Due to suspected links to terrorist groups, Turkey on Friday dismissed 900 Civil Servants from ministries including more than 100 academic personnel, public institutions and the military. This latest decrees was published in the government’s Officail Gaette.
Turkey has sacked or suspended no fewer than 150,000 officials in purges since the failed 2016 coup while cases against 50,000 people including soldiers, police, civil servants are pending.
The crackdown has targeted people whom authorities say they suspect of links to the network of Muslim cleric Fethullah Gulen, blamed by Ankara for the coup.
According to the decrees, President Tayyip Erdogan’s permission will be required for the head of the MIT national intelligence agency to be investigated or to act as a witness.

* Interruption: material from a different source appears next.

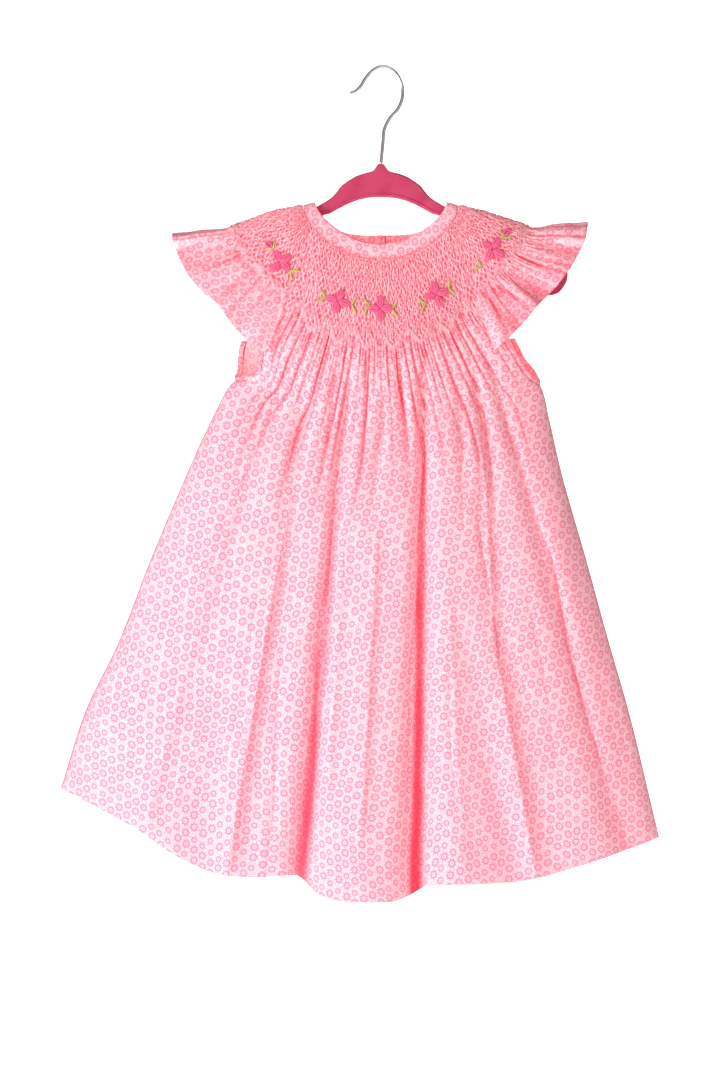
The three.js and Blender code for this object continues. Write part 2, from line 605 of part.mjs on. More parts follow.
// The narrow band on an armhole: down the front edge, under the arm and up the back edge.
// The side is -1 on the left and 1 on the right.
function armholeBand(front, back, side) {
  const rows = [];
  const addRow = (x, y, z, way, n) => {
    const start = new THREE.Vector3(x, y, z).addScaledVector(way, SEAM_GAP);
    rows.push([{ p: start, n }, { p: start.clone().addScaledVector(way, BAND_WIDTH), n }]);
  };
  const addEdge = (table, face, v) => {
    const low = smooth(0.215, 0.262, v);
    const [x, y, z] = ['x', 'y', 'z'].map((key) => along(table, v, key));
    const way = unit([side, 0, mix(0.1, 1.1, low)]);
    addRow(x, y, z, way, unit([side * mix(0.4, 0.9, low), face * mix(1, 0.4, low), 0.1]));
  };
  for (const v of BAND_ROWS) addEdge(front, -1, v);
  const under = front.find((row) => row.at > BAND_ROWS.at(-1));
  addRow(under.x - side * 0.5, 0, under.z, unit([side * 0.15, 0, 1]), unit([side, 0, 0]));
  for (const v of BAND_ROWS.toReversed()) addEdge(back, 1, v);
  return wall(rows, BAND);
}

function hangerBody() {
  const mirrored = (points) => points.map(([x, z]) => [-x, z]).reverse();
  const half = [...HANGER_TOP, ...HANGER_END, ...HANGER_FOOT];
  const outline = [...half, ...mirrored(half).slice(1)];
  const curve = new THREE.CatmullRomCurve3(
    outline.map(([x, z]) => new THREE.Vector3(x, z, 0)), true, 'catmullrom', 0.4,
  );
  const shape = new THREE.Shape(curve.getPoints(HANGER_POINTS).slice(0, -1)
    .map((p) => new THREE.Vector2(p.x, p.y)));
  const geometry = new THREE.ExtrudeGeometry(shape, {
    depth: HANGER_THICK - 2 * HANGER_ROUND,
    bevelThickness: HANGER_ROUND,
    bevelSize: HANGER_ROUND,
    bevelOffset: -HANGER_ROUND,
    bevelSegments: 2,
    curveSegments: 1,
  });
  geometry.rotateX(Math.PI / 2);
  geometry.translate(0, HANGER_THICK / 2 - HANGER_ROUND, 0);
  return geometry;
}

function hookWire() {
  const path = new THREE.CatmullRomCurve3(HOOK_LINE.map(([x, z]) => new THREE.Vector3(x, 0, z)));
  const section = new THREE.Shape().absarc(0, 0, WIRE / 2, 0, 2 * Math.PI);
  return new THREE.ExtrudeGeometry(section, { steps: 32, curveSegments: 5, extrudePath: path });
}

function roundButton() {
  const { radius, thick, dish, dip } = BUTTON;
  const profile = [
    [0, 0], [radius * 0.7, 0], [radius, thick * 0.35], [radius, thick * 0.7],
    [radius * 0.86, thick], [dish, thick], [dish * 0.8, thick - dip], [0, thick - dip],
  ];
  return new THREE.LatheGeometry(profile.map(([x, y]) => new THREE.Vector2(x, y)), 18);
}

function weld(geometry) {
  geometry.deleteAttribute('normal');
  geometry.deleteAttribute('uv');
  const welded = mergeVertices(geometry, 1e-3);
  welded.computeVertexNormals();
  return welded;
}

const dress = new THREE.Group();
const cloth = () => material(PRINT_PINK, 0.85);

function add(name, geometry, finish) {
  const mesh = new THREE.Mesh(geometry, finish);
  mesh.name = name;
  dress.add(mesh);
  return mesh;
}

// Rows of a panel: even through the smocking, then round the armhole and down to the hem
const ARMHOLE_ROWS = [0.165, 0.2, 0.225, 0.247, 0.272];
const SKIRT_ROWS = [0.33, 0.41, 0.51, 0.63, 0.76, 0.88, 1];
const levels = (smocked) => [
  ...Array.from({ length: smocked + 1 }, (_, k) => YOKE_END * k / smocked),
  ...ARMHOLE_ROWS, ...SKIRT_ROWS,
];

const side = { t: 0, gap: 0 };
const otherSide = { t: 1, gap: 0 };
const middle = { t: 0.5, gap: SEAM_GAP / 2 };
add('front', panelWall(FRONT, side, otherSide, 74, levels(7)), cloth());
add('back_left', panelWall(BACK, side, middle, 28, levels(5)), cloth());
add('back_right', panelWall(BACK, middle, otherSide, 28, levels(5)), cloth());
add('sleeve_left', sleeveWall(LEFT_SLEEVE, 9, 12), cloth());
add('sleeve_right', sleeveWall(RIGHT_SLEEVE, 9, 12), cloth());
add('neck_binding', neckBinding(60), cloth());
add('armhole_binding_left', armholeBand(FRONT_LEFT, BACK_LEFT, -1), cloth());
add('armhole_binding_right', armholeBand(FRONT_RIGHT, BACK_RIGHT, 1), cloth());
add('hanger', weld(hangerBody()), material(FLOCK_PINK, 0.95));
add('hook', weld(hookWire()), material(CHROME, 0.2, 1));

// The button lies on the upper end of the neck binding
const bandFoot = neckPoint(NECK_SEAM, Math.PI);
const bandRim = neckPoint(NECK_RIM, Math.PI);
const bandSlope = Math.atan2(bandFoot.y - bandRim.y, bandRim.z - bandFoot.z);
const button = add('button', weld(roundButton()), material(PEARL, 0.35));
button.rotation.x = bandSlope;
button.position.copy(bandFoot).lerp(bandRim, 0.5)
  .addScaledVector(new THREE.Vector3(0, Math.cos(bandSlope), Math.sin(bandSlope)), BUTTON_SEAT);

export default dress;
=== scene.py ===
"""Looks of a child's smocked dress on a flocked hanger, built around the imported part.

Shapes are worked out in millimetres, in the part's own frame, and written in metres.
+Z is up, the front faces -Y, and the origin is where the hook rests.
"""
import math

import bmesh
import bpy
import numpy as np
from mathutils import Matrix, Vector
from mathutils.bvhtree import BVHTree


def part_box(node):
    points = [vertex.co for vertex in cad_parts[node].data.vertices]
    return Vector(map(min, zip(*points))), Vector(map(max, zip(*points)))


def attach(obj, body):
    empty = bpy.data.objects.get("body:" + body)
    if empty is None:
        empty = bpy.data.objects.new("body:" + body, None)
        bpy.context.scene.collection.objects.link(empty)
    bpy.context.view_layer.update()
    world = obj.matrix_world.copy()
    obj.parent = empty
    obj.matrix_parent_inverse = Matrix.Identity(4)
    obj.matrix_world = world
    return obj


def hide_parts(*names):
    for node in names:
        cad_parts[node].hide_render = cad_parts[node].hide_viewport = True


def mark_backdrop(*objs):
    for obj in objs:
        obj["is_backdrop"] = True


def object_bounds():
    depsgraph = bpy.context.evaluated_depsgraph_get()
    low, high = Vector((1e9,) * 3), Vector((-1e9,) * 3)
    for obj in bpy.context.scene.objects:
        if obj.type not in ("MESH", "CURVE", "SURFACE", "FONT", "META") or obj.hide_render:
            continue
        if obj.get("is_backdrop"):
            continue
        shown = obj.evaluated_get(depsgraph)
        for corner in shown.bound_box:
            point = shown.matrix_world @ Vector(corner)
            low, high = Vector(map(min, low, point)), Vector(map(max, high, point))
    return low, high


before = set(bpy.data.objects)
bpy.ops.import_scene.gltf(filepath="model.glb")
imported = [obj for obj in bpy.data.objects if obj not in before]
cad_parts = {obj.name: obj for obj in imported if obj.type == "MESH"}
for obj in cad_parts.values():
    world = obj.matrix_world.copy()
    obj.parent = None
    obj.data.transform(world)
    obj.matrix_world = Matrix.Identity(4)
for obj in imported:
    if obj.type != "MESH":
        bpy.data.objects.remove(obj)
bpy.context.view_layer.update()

MM = 0.001
CLOTH = 0.9           # thickness of the cloth
YOKE_END = 0.13       # where the smocking ends, 0 at the neck and 1 at the hem
PIXEL = 0.8           # one pixel of the photograph
PHOTO_WIDE = 720
PHOTO_HIGH = 1080
ORIGIN_PX = 381       # the pixel where the hook rests
ORIGIN_PY = 66
EDGE_DEPTH = 0.4      # how far a panel's side edge stands from the plane of the hanger
LEDGE_GAIN = 1.25     # how much the crisp folds are deeper than their tables say

# Neck: the seam ring, where the binding is sewn on, and the binding's free rim
NECK_SEAM = dict(half=62.4, shoulder=-110.4, front=-154.4, back=-143.2, out=18, inn=14, scoop=0.3)
NECK_RIM = dict(half=52.8, shoulder=-107.6, front=-141.6, back=-134.2, out=14, inn=11, scoop=0.5)
NECK_SQUARE = 0.42
BACK_CURVE = 1.3
RAGLAN_HALF = 56.0
RAGLAN_ANGLE = math.asin(RAGLAN_HALF / NECK_SEAM["half"])
BINDING = 1.7
BINDING_LAP = 9.0
BINDING_STITCHED = 3.8    # how far from its ends the binding is stitched down
SEAM_GAP = 0.3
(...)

One of the decrees also ordered the closure of the pro-Kurdish news agency Dihaber and two newspapers, all based in the southeastern city of Diyarbakir.
Since the coup, some 130 media outlets have been closed and around 150 journalists jailed.
Such measures have alarmed Turkey’s Western allies and rights groups, who say Erdogan has used the attempted coup as a pretext to muzzle dissent.
Some 250 people were killed in the coup attempt, and the government has said the security measures are necessary because of the gravity of the threats facing Turkey.
Gulen has condemned the coup attempt and denied involvement.
Under the decrees, Turkey will also recruit 32,000 staff for the police, along with 4,000 judges and prosecutors.